Pride: The Story of Harvey Milk and The Rainbow Flag by Rob Sanders
For an introduction to LGBTQ heroes, look no further than this children’s book from Rob Sanders, which tells the remarkable and moving story of social activist Harvey Milk and his collaboration with Gilbert Baker to create a symbol of equality of inclusion.
Stonewall: A Building. An Uprising. A Revolution by Rob Sanders
Also by author Sanders, this picture book is narrated by the Stonewall Inn, the location of a raid that would spark an uprising that marked the beginning of the gay liberation movement in the United States.
The Gay Rights Movement by Eric Braun
With its engaging format, this book is an excellent choice for older elementary students. They’ll learn about key people and events in the fight for equal rights, as well as the challenges the movement faces to this day.
Pride: Celebrating Diversity & Community by Robin Stevenson
What is Pride anyway? Answer that question with this lively book that covers how Pride came to be and what it means to the people who celebrate it.
Queer Heroes: Meet 53 LGBTQ Heroes From Past and Present! by Arabelle Sicardi
This beautifully illustrated book highlights the contributions of LGBTQ artists, writers, innovators, athletes, and activists … from Sappho to Freddie Mercury.
Share this book lest your students think the fight for LGBTQ rights is only a recent development. They’ll love the engaging personal stories, and you’ll love the included activities that help bring history to life.
Stonewall Riots: Coming Out in the Streets by Gayle E. Pitman
For upper elementary, this is a very readable chapter book covering the events leading up to the riots, the riots themselves, and the aftermath.
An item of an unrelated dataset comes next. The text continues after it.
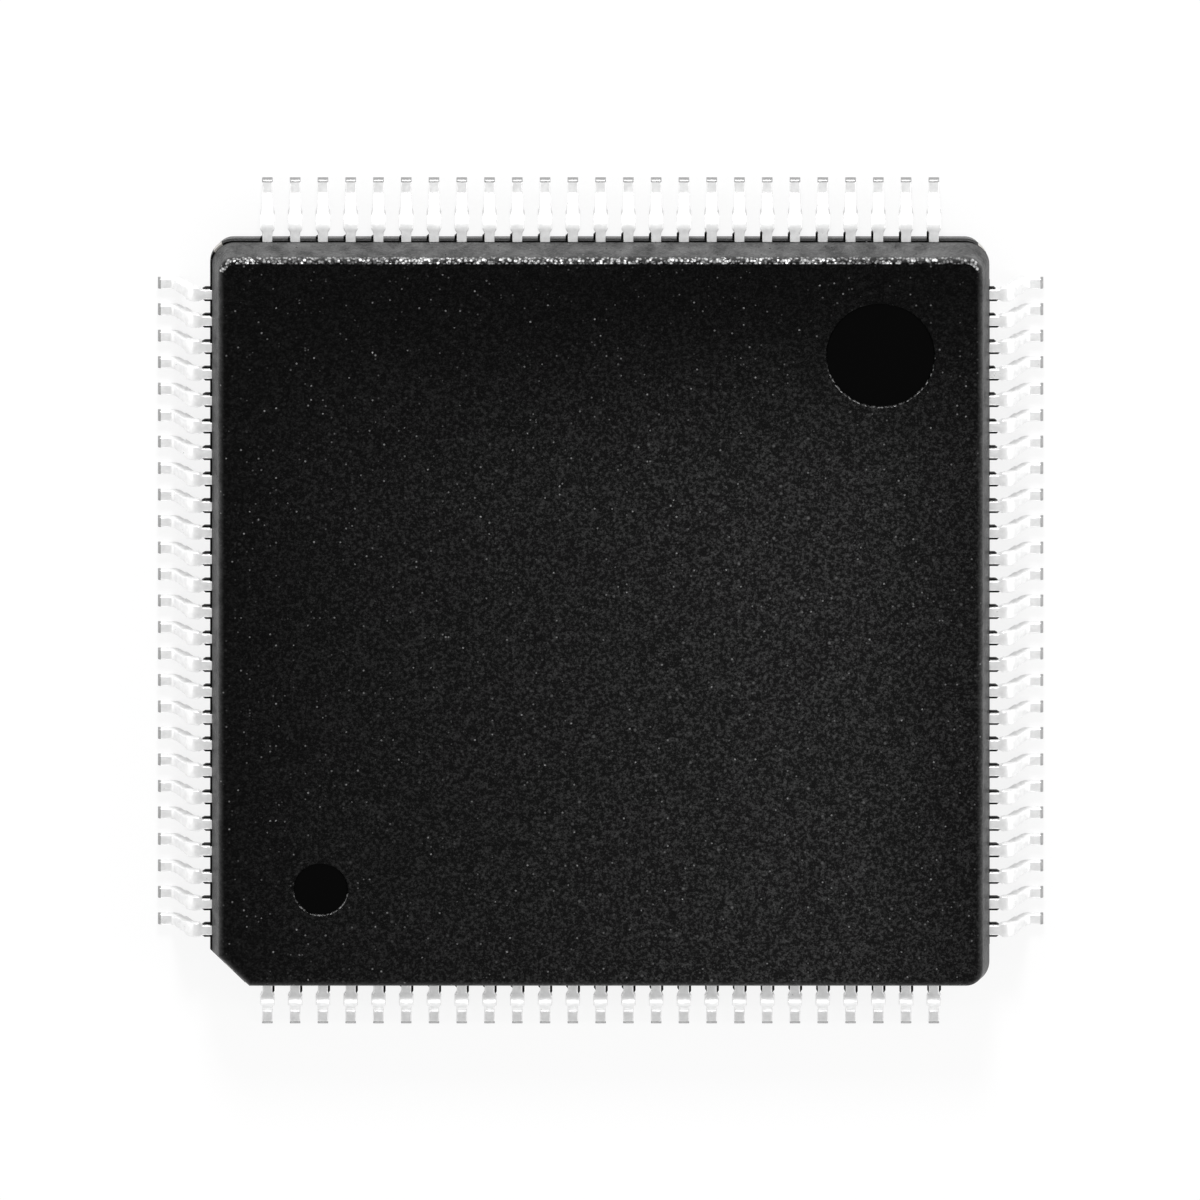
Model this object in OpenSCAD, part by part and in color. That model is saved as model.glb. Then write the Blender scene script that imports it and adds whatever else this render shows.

Our Gay History in Fifty States by Zaylore Stout
Author Stout went on a cross-country trip to create this state-by-state account of significant people and places in LGBTQ history with the message that LGBTQ history is American history. This is a nice choice for middle school.
Troublemaker for Justice: The Story of Bayard Rustin, the Man Behind the March on Washington by Jacqueline Houtman
A major player in the Civil Rights Movement, Bayard Rustin’s contributions are missing from most history books, in large part because he was gay. A terrific biography for middle to high school students.
The Book of Pride: LGBTQ Heroes Who Changed the World by Mason Funk
The story of the gay rights movement comes to life through interviews with the leaders, activists, and ordinary people who made it happen. Teens and tweens will be inspired by these stories.
Stonewall: Breaking Out in the Fight for Gay Rights by Ann Bausum
Written specifically for teens, this book chronicles the Stonewall Riots and the gay rights movement that followed. A riveting telling.